All the same, there's something wrong with this renovation drive. People are talking about an "insulation mania" which is driving tenants out of their homes. Ulrich Ropertz of the German Renters' Federation thinks that the government's new energy policy is being carried out at the expense of tenants.

"What it means in clear words," he says, "is that, under the current system, the tenants are having to pay a lot more whenever there's an improvement in energy efficiency."

Intrusive scaffolding

Heike Jahberg had to put up with scaffolding on her building for months, so that her flat was dark all day, and she couldn't go out on her balcony. She couldn't really judge whether the costs that were claimed were justified, but now she's having to pay through the nose.

"It's the law that's wrong," she says. "It allows the landlord to lay the costs for anything that saves energy on the tenant - for the rest of his life."

The law allows the landlord to apply 11 percent of the cost on the tenant. Until now, tenants have been able to claim a rebate on their rent while building work was going on if dirt and noise caused them serious inconvenience. The law is about to change, and many think it will make things worse for tenants.

Ropertz points to what he sees as the most important change: "The tenant won't be able to reduce the rent if the work on the energy-saving measures causes him serious inconvenience in his flat."

The government hopes thereby to encourage more energy-saving modernization, but Ropertz believes energy-saving renovation is a trick to deprive tenants of their rights. After all, property owners don't decide whether to carry out an investment worth maybe several hundred thousand euros on the basis of whether a tenant is going to pay a bit less rent for a few months.

And some things about the new rules are just bizarre: "If the scaffolding is put up for ordinary repairs, the tenant can pay less rent - if it's for energy-saving measures, he can't. That's absurd."

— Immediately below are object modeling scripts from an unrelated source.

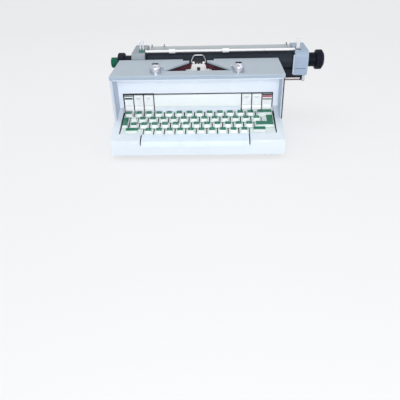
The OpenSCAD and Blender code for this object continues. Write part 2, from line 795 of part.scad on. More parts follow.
// A hand lever on its hub, drawn in Y and Z
module lever_blade(x0, x1, top_z) {
    hub = [lever_y, lever_z];
    difference() {
        along_x(x0, x1) polygon(concat(
            arc(hub, 4, 150, 390, 12),
            [[lever_y + 1.5, end_top_z + 4], [lever_y + 1, top_z - 1.5]],
            arc([lever_y - 0.5, top_z - 1.5], 1.5, 0, 180, 6),
            [[lever_y - 2.5, end_top_z + 4]]
        ));
        rod_x(x0 - 1, x1 + 1, lever_y, lever_z, lever_pin_d + 2 * running);
    }
}

module paper_release_lever() {
    color("silver") machine() lever_blade(carriage_right + 4.4, carriage_right + 11, 161);
}

module carriage_release_lever() {
    color("silver") machine() lever_blade(carriage_left - 6, carriage_left - 3.6, 165);
}

module line_space_lever() {
    color("silver") machine() lever_blade(carriage_left - 11.4, carriage_left - 9, 163.5);
}

// One key: a base plate and a raised cap with a dished top. The plate's middle is at the place given.
module key(w, d, cap_width, cap_depth, cap_shift = 0) {
    dish = 0.7;
    foot = cap_depth / 2 + 1.2;
    top = cap_depth / 2;
    along_x(-w / 2, w / 2)
        polygon([[-d / 2, -cap_h], [d / 2, -cap_h], [d / 2, plate_h - cap_h], [-d / 2, plate_h - cap_h]]);
    along_x(cap_shift - cap_width / 2, cap_shift + cap_width / 2) polygon([
        [-foot, plate_h - cap_h - slack], [foot, plate_h - cap_h - slack], [top, 0], [top - 1, 0],
        [top * 0.5, -dish * 0.7], [0, -dish], [-top * 0.5, -dish * 0.7], [1 - top, 0], [-top, 0]]);
}

module place_key(row, column) {
    translate([column_x(column), row_y(row), row_z(row)]) rotate([key_tilt, 0, 0]) children();
}

plate_d = norm([row_pitch, row_rise]) - key_gap;

module key_row(row) {
    color("mediumseagreen") machine() {
        for (c = row_columns[row - 1]) place_key(row, c) key(key_pitch - key_gap, plate_d, cap_w, 11.5);
        if (row == 2) place_key(2, 0.61) key(14, plate_d, 8, 11.5);
    }
}

// Lever plate under a key, from its hub on the fulcrum rod to the underside of the plate,
// sunk into it by sink
module key_lever(x, y, z, sink = 0) {
    foot_z = z - cap_h / cos(key_tilt) + sink;
    lean = 3 * tan(key_tilt);
    color("lightsteelblue") difference() {
        along_x(x - lever_t / 2, x + lever_t / 2) polygon(concat(
            arc([fulcrum_y, fulcrum_z], hub_r, -50, 130, 10),
            [[fulcrum_y - 24, lever_floor_z + 14], [186, lever_floor_z + 12],
             [y + 8, lever_floor_z + 7], [y + 3, foot_z + lean],
             [y - 3, foot_z - lean], [y - 3, lever_floor_z], [186, lever_floor_z + 6]]
        ));
        rod_x(x - 2, x + 2, fulcrum_y, fulcrum_z, fulcrum_d + 2 * running);
    }
}

module key_levers(row) {
    extra = row == 2 ? [0.5] : [];
    machine() for (c = concat(row_columns[row - 1], extra)) key_lever(column_x(c), row_y(row), row_z(row));
}

module key_row_1() { key_row(1); }
module key_row_2() { key_row(2); }
module key_row_3() { key_row(3); }
module key_row_4() { key_row(4); }
module key_levers_1() { key_levers(1); }
module key_levers_2() { key_levers(2); }
module key_levers_3() { key_levers(3); }
module key_levers_4() { key_levers(4); }

// A function key between two X limits, with its own lever
module function_key(x0, x1, y, z, d, cap_width, cap_depth, cap_x, lever_x) {
    mid = (x0 + x1) / 2;
    translate([mid, y, z]) rotate([key_tilt, 0, 0]) key(x1 - x0, d, cap_width, cap_depth, cap_x - mid);
    key_lever(lever_x, y, z, 1);
}

key_left_x = -well_x + key_gap;
key_right_x = well_x - key_gap;

module tab_key() {
    x1 = column_x(0.25) - key_gap;
    mid_y = (row_y(2) + row_y(3)) / 2;
    mid_z = (row_z(2) + row_z(3)) / 2;
    color("seagreen") machine()
        function_key(key_left_x, x1, mid_y, mid_z, plate_d * 2 + key_gap, 9.4, 24,
                     (key_left_x + x1) / 2, column_x(-0.125));
}

module shift_key_left() {
    color("seagreen") machine()
        function_key(key_left_x, column_x(1.75) - key_gap / 2, row_y(4), row_z(4), plate_d, 22, 11.5,
                     -118.2, column_x(0.375));
}

module shift_key_right() {
    color("seagreen") machine()
        function_key(column_x(11.75) + key_gap / 2, key_right_x, row_y(4), row_z(4), plate_d, 21, 11.5,
                     110.5, column_x(12.625));
}

// L-shaped return key over two rows
module return_key() {
    x0 = column_x(13.0) + key_gap / 2;
    x_low = column_x(12.25) + key_gap / 2;
    cap_x = 131;
    color("seagreen") machine() {
        translate([(x0 + key_right_x) / 2, row_y(2), row_z(2)]) rotate([key_tilt, 0, 0])
            key(key_right_x - x0, plate_d, 11, 12, cap_x - (x0 + key_right_x) / 2);
        function_key(x_low, key_right_x, row_y(3), row_z(3), plate_d, 31, 9, 121, column_x(13.75));
        translate([(x0 + key_right_x) / 2, (row_y(2) + row_y(3)) / 2, (row_z(2) + row_z(3)) / 2])
            rotate([key_tilt, 0, 0]) key(key_right_x - x0, 6, 11, 14, cap_x - (x0 + key_right_x) / 2);
    }
}

module backspace_key() {
    color("seagreen") machine()
        function_key(column_x(12.5) + key_gap / 2, key_right_x, row_y(1), row_z(1), plate_d, 26, 11.5,
                     123.7, column_x(13.25));
}

// Space bar that folds over the front crease, on two levers
module space_bar() {
    skin = 2.4;
    back_y = well_front_y - 1.2;
    front_y = bar_front_y;
    front_t = 1.6;
    top_back = wing_z(back_y) - 0.2;
    top_front = wing_z(3) - 0.2;
    color("gainsboro") machine() {
        along_x(bar_left, bar_right) polygon([
            [back_y, top_back], [3, top_front], [0.4, chin_z + 0.2], [-1.4, chin_z - 0.8], [front_y, chin_z - 2.6],
            [front_y, 24.5], [front_y + front_t, 24.5], [front_y + front_t, chin_z - 3.4], [1, chin_z - 2.4],
            [3, top_front - skin], [back_y, top_back - skin]]);
        for (c = [3.125, 10.125]) difference() {
            along_x(column_x(c) - lever_t / 2, column_x(c) + lever_t / 2) polygon(concat(
                arc([fulcrum_y, fulcrum_z], hub_r, -50, 130, 10),
                [[fulcrum_y - 24, lever_floor_z + 14], [186, lever_floor_z + 12], [22, lever_floor_z + 6],
                 [15, wing_z(15) - skin - 0.2], [8, wing_z(8) - skin - 0.2], [8, lever_floor_z],
                 [186, lever_floor_z + 6]]));
            rod_x(column_x(c) - 2, column_x(c) + 2, fulcrum_y, fulcrum_z, fulcrum_d + 2 * running);
        }
    }
}

// X limits of the openings for the control buttons in the front panel
button_spans = [[-138.5, -121.3], [-120.5, -102.5], [-101.7, -83.4],
                [81.4, 99.5], [100.3, 118.3], [119.1, 137.5]];

// A control button: an upper finger face and a lower face that leans out over the keys
module control_button(i) {
    span = button_spans[i];
    side_gap = 0.6;
    z0 = 59;
    z1 = 86;
    middle = (span[0] + span[1]) / 2;
    machine() {
        along_x(span[0] + side_gap, span[1] - side_gap) polygon([
            [panel_y + 4, z0 + 2], [panel_y - 4, z0], [panel_y - 4.6, z0 + 1], [panel_y - 2.8, 66.2],
            [panel_y - 2.4, z1 - 1], [panel_y - 1.6, z1], [panel_y + 4, z1]]);
        block([middle - stem_w / 2, panel_y + 4 - slack, stem_z], [middle + stem_w / 2, panel_y + 12.5, stem_z + 3]);
    }
}

module margin_button() { color("honeydew") control_button(0); }
module tab_set_button() { color("honeydew") control_button(1); }
module tab_clear_button() { color("honeydew") control_button(2); }
module repeat_button() { color("honeydew") control_button(3); }
module power_button() { color("honeydew") control_button(4); }
module ribbon_switch() { color("honeydew") control_button(5); }

base_pan();
rubber_feet();
cheek_left();
cheek_right();
keyboard_surround();
front_panel();
top_cover();
rear_cover();
mains_inlet();
motor();
motor_pulley();
drive_belt();
power_roller();
fulcrum_rod();
type_segment();
typebars();
center_typebar();
type_guide();
card_holder();
ribbon_posts();
ribbon();
ribbon_spool_left();
ribbon_spool_right();
carriage_bed();
cross_frame();
carriage_frame();
carriage_end_left();
carriage_end_right();
paper_table();
feed_rollers();
platen();
platen_shaft();
knob_left();
knob_right();
clutch_button();
bail_bar();
bail_rollers();
paper_release_lever();
carriage_release_lever();
line_space_lever();
key_row_1();
key_row_2();
key_row_3();
key_row_4();
key_levers_1();
key_levers_2();
key_levers_3();
key_levers_4();
tab_key();
shift_key_left();
shift_key_right();
return_key();
backspace_key();
space_bar();
margin_button();
tab_set_button();
tab_clear_button();
repeat_button();
power_button();
ribbon_switch();
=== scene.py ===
"""Looks of an electric typewriter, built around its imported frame.

Lengths in the classes are millimetres of the machine: X from the middle of the body,
Y from the front face, Z from the table. The method ``at`` turns them into the frame's metres.
"""

from __future__ import annotations

import json
import logging
import math
from dataclasses import dataclass, field
from enum import Enum
from typing import Callable, Sequence

import bmesh
import bpy
from mathutils import Matrix, Vector

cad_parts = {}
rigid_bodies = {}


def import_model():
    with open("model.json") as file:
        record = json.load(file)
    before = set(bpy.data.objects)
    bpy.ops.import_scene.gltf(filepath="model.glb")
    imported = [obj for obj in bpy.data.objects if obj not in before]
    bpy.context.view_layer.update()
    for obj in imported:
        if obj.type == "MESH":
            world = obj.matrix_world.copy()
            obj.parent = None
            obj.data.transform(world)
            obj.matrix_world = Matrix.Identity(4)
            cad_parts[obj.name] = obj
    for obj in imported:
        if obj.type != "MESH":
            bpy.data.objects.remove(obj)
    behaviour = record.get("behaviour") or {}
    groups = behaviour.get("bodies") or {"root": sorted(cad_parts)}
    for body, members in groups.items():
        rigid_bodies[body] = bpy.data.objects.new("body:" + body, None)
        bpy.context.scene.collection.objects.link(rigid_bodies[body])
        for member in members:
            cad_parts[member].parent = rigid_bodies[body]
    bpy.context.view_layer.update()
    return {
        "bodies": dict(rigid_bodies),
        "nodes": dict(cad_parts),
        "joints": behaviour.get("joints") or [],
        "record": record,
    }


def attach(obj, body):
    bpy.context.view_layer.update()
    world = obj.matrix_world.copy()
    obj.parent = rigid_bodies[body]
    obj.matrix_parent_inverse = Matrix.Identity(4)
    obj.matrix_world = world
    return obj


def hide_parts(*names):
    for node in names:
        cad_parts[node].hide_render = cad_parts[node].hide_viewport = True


LOG = logging.getLogger("typewriter")
MM = 0.001
Point = Sequence[float]
Spot = Callable[[float, float, float], Point]
Outline = Sequence[tuple[float, float]]
Colour = tuple[float, float, float]
Socket = bpy.types.NodeSocket
Material = bpy.types.Material
Piece = bpy.types.Object


@dataclass(frozen=True)
class Frame:
    """Where the middle of the outer box lies in machine millimetres."""

    middle_x: float = 34.75
    middle_y: float = 126.45

    def at(self, x: float, y: float, z: float) -> Vector:
        """Return the frame point, in metres, of a machine point in millimetres."""
        return Vector(((x - self.middle_x) * MM, (y - self.middle_y) * MM, z * MM))


FRAME = Frame()


@dataclass(frozen=True)
class KeyGrid:
    """Places of the keys, as the keyboard's rows and columns."""

    pitch: float = 19.05
    row_pitch: float = 18.5
    rise: float = 3.4
    back_y: float = 84.0
    back_z: float = 55.6
    zero_x: float = -131.0
    gap: float = 1.8

    @property
    def tilt(self) -> float:
        """Return the slope of the keyboard in radians."""
        return math.atan2(self.rise, self.row_pitch)

    @property
    def plate_depth(self) -> float:
        """Return the depth of a key's base plate."""
        return math.hypot(self.rise, self.row_pitch) - self.gap

    def spot(self, row: float, column: float) -> Vector:
        """Return the middle of a key's top in machine millimetres."""
        return Vector((
            self.zero_x + column * self.pitch,
            self.back_y - self.row_pitch * (row - 1),
            self.back_z - self.rise * (row - 1),
        ))


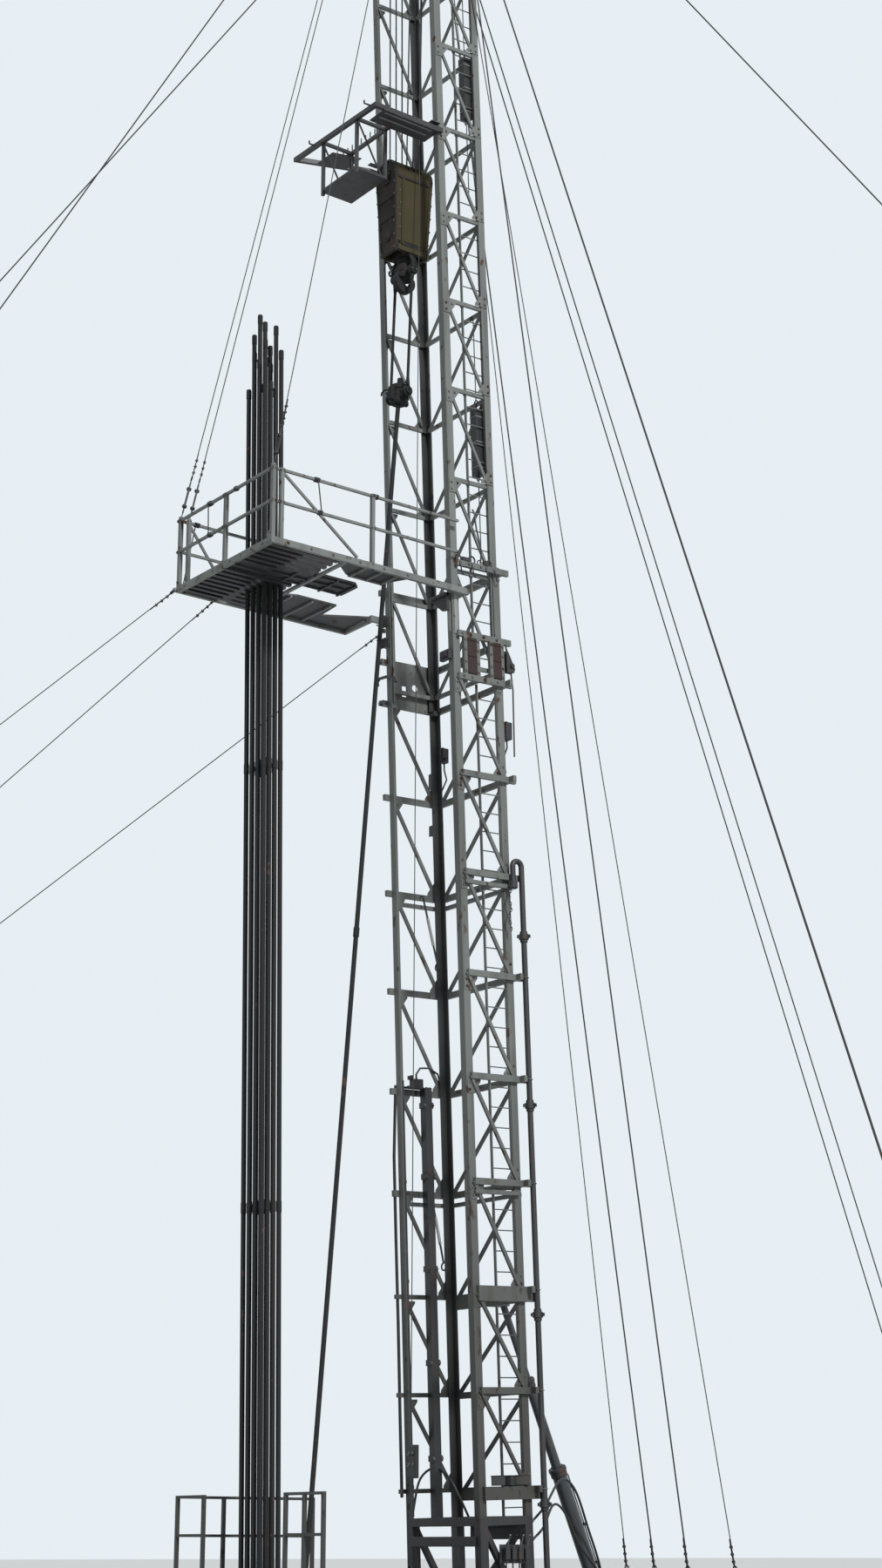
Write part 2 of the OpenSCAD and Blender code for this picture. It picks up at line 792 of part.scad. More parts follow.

Germany is a country of renters

In spite of their prosperity, Germans are a nation of renters: 54 percent rent their homes. In Berlin, the proportion goes up to 85 percent. That's why rent levels are as important in Germany as wheat prices might be elsewhere. And rents are rocketing in Germany's big cities.

The German Renters' Federation has warned that the country has a shortage of a quarter of a million homes. It's such an important issue that many believe it will decide elections in the future. The center-left Social Democrats have called for a "rent brake" if they win the election due in September 2013. They say that they want to ensure that new tenants, existing tenants and those in homes which are being modernized all enjoy the benefit of legal limits to their rents.

The landlords' organization "House and Land" doesn't agree. They say that this would only prevent needed investment, at the expense of the quality and the number of flats on offer. And they add that rents have only been rising in particularly popular parts of big cities - elsewhere they've actually been sinking. And anyway tenants aren't having to pay that much, according to House and Land.

Kai Warnecke of House and Land admits that energy-saving renovation is an expensive business: "Energy efficient modernization is something that people have to pay for: landlords, owner-occupiers, tenants - it's expensive for all of them."

And rising living costs are the drawback of the government's new energy policy and climate protection measures, he says: "Homes will become more expensive. But that's for environmental reasons, and not because the landlords want to make more money."

The two sides, tenants and landlords, may agree on one thing: the new energy policy is an issue for the whole of society, and the state should support the installation of new windows and building insulation financially.

Heike Jahberg has her own view about the dilemma between economics and climate protection: "It seems clear to me that the law has to be changed. I find it quite right that energy should be saved and something should be done for the climate. But the costs have to be divided fairly."